Gartner positioned Data Return ahead of some heavy hitters, including CSC, Verizon Business and Quest Communications International, which also manage information-technology services for customers over the Internet. “It has a track record as a risk-taking visionary with significant engineering expertise and a highly automated infrastructure, including a very good customer portal,” the report noted.

Though it’s privately held and does not make its finances public, the company says it’s had 19 consecutive quarter of profitability, has a client churn rate of less than 2 percent, and has added a number of new customers in recent months, including Burton Snowboards, shipping company Agistix and direct marketing company AB&C Group.

Data Return’s current success has a lot to do with how the company responded to several key challenges it was confronting several years ago. Specifically, the company had to find a more effective way of providing processing capabilities for customers such as H&R Block; the tax preparer’s business is often seasonal, with the result that much of the infrastructure used to support H&R Block’s Web site went unused much of the year.
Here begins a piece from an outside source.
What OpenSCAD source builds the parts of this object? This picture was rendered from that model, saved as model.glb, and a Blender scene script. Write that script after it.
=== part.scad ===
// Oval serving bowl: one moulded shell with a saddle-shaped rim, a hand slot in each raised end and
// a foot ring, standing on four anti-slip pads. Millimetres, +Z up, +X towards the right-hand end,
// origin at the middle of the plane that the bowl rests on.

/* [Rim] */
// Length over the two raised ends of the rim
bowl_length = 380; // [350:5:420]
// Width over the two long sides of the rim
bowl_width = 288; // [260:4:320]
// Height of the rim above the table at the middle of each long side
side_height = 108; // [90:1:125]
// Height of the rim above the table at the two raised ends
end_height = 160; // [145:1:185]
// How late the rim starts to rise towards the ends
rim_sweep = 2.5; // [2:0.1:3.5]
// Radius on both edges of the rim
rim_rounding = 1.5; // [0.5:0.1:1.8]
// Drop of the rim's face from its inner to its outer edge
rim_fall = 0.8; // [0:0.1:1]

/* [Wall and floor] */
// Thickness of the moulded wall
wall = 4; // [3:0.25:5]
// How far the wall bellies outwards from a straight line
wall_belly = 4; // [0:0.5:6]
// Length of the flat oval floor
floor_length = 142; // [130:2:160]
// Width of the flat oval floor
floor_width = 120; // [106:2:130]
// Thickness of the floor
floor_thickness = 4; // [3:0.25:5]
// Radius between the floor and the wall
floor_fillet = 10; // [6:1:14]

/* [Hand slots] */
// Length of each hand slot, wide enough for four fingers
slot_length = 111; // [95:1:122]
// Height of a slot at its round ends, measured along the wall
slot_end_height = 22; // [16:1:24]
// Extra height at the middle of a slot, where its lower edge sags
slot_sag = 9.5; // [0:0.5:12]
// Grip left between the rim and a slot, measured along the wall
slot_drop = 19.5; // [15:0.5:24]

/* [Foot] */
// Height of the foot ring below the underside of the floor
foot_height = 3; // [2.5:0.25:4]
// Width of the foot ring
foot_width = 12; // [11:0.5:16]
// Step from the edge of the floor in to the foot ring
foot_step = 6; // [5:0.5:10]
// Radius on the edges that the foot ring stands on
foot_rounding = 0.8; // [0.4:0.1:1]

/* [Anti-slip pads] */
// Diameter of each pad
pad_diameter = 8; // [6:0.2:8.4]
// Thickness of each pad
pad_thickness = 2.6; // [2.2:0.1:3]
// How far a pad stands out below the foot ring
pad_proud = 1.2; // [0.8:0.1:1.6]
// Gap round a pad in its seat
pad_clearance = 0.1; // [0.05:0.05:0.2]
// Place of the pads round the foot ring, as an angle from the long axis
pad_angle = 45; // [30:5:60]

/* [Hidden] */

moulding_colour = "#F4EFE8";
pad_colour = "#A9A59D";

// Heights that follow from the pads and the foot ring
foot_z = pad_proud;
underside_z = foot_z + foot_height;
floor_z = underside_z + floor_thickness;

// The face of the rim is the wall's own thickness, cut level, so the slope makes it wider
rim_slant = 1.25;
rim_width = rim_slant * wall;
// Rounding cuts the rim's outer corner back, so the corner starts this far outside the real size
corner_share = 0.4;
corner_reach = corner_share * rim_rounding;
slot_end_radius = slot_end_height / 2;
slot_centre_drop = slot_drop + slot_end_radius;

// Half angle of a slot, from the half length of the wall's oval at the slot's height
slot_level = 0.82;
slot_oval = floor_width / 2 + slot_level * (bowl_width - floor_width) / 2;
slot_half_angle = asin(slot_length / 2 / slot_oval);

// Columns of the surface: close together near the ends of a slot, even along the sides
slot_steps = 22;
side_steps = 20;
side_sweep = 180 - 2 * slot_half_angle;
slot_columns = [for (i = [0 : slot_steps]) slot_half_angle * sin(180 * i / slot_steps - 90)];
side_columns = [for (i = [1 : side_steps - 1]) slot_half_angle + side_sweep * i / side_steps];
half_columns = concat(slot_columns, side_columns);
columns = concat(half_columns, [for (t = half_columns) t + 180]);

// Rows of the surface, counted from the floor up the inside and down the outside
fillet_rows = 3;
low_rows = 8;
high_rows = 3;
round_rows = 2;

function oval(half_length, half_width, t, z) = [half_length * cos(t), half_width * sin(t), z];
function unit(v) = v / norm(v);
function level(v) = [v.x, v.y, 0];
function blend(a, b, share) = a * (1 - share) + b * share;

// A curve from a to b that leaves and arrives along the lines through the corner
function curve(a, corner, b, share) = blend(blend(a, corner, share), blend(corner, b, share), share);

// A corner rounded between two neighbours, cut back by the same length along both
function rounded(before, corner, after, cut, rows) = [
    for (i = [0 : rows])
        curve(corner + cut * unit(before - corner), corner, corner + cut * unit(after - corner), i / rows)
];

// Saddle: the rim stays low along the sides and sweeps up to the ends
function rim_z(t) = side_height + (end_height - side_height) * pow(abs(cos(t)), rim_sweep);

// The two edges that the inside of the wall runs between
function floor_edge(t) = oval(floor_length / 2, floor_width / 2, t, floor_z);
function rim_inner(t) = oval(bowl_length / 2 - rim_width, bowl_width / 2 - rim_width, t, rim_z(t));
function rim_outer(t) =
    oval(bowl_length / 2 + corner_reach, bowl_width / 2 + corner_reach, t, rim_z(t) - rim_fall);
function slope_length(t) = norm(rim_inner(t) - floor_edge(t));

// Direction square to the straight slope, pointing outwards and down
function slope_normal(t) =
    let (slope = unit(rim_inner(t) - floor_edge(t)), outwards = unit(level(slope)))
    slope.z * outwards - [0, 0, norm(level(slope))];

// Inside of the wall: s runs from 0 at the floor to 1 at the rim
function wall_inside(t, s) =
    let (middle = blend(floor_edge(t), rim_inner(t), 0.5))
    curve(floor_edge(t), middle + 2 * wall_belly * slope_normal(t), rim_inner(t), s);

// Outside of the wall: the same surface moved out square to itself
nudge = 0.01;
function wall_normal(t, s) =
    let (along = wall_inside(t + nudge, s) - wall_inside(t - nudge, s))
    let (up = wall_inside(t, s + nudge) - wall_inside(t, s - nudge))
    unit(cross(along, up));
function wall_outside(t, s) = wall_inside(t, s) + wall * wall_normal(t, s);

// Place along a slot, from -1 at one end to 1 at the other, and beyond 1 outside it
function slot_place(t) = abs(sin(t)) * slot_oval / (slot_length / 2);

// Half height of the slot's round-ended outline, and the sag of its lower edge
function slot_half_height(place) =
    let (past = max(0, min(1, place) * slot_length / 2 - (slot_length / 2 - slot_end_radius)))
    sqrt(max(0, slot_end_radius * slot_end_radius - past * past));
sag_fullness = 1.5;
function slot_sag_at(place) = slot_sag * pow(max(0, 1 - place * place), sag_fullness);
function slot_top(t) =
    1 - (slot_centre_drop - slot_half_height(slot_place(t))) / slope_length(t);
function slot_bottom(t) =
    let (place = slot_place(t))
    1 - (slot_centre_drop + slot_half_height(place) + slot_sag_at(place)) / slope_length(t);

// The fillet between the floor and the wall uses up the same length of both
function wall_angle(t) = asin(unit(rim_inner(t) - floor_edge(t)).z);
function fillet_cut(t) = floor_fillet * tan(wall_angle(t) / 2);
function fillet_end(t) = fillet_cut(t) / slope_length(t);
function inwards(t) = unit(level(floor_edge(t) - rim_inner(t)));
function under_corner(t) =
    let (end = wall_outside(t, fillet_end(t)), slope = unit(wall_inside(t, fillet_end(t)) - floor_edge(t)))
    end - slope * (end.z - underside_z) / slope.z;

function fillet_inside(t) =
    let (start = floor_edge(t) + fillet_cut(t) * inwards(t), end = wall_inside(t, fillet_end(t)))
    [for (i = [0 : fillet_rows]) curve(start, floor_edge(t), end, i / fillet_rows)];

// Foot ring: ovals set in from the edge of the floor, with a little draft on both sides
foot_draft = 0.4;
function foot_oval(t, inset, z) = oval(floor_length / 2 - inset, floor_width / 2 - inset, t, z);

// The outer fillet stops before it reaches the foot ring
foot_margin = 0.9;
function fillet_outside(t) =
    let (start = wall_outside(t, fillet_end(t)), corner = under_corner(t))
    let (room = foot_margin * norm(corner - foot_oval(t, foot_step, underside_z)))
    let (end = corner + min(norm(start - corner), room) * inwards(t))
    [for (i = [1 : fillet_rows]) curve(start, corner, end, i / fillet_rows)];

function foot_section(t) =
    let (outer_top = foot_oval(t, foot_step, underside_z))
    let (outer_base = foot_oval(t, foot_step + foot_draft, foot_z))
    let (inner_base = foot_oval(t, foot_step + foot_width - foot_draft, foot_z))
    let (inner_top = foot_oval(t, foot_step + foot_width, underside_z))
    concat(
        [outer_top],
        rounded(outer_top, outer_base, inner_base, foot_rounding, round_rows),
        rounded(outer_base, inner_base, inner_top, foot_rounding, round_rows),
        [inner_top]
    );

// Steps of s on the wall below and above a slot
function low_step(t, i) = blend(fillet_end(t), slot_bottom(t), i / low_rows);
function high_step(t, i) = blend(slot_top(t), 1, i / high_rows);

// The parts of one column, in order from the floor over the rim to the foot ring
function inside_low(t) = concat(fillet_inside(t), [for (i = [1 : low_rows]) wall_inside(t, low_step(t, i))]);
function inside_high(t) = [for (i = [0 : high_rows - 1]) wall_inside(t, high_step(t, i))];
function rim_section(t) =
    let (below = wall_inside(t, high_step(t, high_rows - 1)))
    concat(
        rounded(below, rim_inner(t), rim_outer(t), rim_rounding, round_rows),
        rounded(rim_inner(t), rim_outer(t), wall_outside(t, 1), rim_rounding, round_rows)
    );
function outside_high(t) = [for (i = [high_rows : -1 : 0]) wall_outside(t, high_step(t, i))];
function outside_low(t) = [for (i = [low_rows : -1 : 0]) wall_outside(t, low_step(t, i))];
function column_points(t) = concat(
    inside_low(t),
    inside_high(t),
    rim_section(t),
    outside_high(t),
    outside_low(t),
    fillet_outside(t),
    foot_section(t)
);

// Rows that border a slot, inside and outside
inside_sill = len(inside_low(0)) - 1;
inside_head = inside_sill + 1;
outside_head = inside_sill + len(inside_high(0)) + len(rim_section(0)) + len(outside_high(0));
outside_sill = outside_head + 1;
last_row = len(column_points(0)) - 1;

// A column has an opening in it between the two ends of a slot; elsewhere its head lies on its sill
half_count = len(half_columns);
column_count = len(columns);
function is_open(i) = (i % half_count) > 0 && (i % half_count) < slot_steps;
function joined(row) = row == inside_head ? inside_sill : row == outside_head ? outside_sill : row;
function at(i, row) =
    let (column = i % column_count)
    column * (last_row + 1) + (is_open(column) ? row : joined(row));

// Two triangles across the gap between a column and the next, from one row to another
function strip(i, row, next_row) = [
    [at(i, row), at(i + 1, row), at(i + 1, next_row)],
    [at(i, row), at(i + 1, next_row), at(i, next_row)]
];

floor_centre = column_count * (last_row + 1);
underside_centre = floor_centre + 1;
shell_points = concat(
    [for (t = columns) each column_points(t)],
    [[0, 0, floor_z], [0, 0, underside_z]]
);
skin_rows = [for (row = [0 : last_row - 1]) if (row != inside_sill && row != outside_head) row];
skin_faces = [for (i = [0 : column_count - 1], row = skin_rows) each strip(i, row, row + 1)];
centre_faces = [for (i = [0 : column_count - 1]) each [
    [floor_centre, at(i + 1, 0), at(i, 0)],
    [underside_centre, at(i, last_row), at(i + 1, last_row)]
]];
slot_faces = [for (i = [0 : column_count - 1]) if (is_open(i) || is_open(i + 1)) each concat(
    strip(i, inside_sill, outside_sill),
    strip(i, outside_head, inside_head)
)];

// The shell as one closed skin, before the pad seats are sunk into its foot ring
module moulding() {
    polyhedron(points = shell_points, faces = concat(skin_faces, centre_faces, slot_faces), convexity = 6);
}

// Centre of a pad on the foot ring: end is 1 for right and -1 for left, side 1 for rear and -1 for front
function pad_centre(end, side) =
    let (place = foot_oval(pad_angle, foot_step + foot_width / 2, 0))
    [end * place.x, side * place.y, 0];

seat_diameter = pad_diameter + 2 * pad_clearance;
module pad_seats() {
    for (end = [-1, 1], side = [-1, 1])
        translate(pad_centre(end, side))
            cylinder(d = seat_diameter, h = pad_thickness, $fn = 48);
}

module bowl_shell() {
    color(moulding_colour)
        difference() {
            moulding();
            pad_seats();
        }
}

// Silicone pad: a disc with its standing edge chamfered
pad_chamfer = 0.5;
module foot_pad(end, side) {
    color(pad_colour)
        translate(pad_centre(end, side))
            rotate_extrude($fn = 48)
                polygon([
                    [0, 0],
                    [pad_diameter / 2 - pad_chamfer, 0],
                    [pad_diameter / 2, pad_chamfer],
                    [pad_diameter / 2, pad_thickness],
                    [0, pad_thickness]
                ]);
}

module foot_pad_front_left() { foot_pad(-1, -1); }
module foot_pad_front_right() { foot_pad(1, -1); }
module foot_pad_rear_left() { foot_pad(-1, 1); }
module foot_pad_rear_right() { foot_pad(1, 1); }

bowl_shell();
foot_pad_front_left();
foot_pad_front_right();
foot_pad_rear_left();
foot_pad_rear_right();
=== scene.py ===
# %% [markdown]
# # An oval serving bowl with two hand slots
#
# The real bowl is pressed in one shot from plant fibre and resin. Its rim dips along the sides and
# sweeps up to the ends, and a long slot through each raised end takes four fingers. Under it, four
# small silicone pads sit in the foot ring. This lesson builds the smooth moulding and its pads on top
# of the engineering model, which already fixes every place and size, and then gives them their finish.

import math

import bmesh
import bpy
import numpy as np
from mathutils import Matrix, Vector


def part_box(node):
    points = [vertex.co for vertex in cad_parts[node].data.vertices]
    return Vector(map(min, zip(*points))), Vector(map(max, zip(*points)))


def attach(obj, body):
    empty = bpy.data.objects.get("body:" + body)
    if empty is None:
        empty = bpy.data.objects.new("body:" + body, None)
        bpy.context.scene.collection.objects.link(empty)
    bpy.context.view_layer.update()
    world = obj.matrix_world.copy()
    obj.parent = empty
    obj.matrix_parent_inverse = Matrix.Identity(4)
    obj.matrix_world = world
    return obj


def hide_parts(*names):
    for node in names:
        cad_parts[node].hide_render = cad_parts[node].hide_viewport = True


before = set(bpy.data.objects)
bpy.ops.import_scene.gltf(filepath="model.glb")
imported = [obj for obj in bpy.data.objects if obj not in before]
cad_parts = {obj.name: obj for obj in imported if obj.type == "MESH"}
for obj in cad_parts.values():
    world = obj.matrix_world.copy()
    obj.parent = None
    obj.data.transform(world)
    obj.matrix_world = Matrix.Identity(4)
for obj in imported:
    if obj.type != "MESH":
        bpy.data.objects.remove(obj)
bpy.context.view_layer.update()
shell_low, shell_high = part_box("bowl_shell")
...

Second, Data Return was seeking ways to improve customer service via a highly available, efficient and high-performing IT environment that would also allow the company to readily roll out new services to its customers.

“For our customers, stability and availability are essential,” says Jason Lochhead, the company’s co-founder and principal architect. “H&R Block can’t be down during tax season, and it doesn’t do any good for our services to be up and available if the system is so slow that nobody wants to use it.”

Finally, if it was to succeed in a highly competitive market, Data Return had to ensure its services remained affordable, which ultimately meant minimizing power consumption and cooling costs in its data centers.